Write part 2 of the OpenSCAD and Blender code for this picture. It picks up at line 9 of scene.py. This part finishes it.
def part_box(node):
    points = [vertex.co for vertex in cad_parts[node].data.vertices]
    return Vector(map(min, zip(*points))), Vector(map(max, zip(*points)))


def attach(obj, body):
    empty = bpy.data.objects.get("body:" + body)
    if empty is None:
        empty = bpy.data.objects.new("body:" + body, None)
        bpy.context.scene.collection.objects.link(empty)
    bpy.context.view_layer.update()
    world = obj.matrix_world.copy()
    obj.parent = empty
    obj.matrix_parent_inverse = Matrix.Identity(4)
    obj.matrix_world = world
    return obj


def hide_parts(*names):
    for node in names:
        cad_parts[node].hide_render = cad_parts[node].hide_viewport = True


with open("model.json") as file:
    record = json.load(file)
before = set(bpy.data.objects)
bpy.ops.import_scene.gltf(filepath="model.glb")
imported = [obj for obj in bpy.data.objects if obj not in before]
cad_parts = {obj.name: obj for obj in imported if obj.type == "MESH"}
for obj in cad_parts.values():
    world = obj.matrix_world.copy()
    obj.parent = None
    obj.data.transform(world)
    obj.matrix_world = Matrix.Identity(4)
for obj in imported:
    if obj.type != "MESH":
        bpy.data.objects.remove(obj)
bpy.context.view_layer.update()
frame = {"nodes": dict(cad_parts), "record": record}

####

#### What to produce
Search the preceding listing for "imported" and extract every line where it is found.

#### Task solution
imported = [obj for obj in bpy.data.objects if obj not in before]
cad_parts = {obj.name: obj for obj in imported if obj.type == "MESH"}
for obj in imported:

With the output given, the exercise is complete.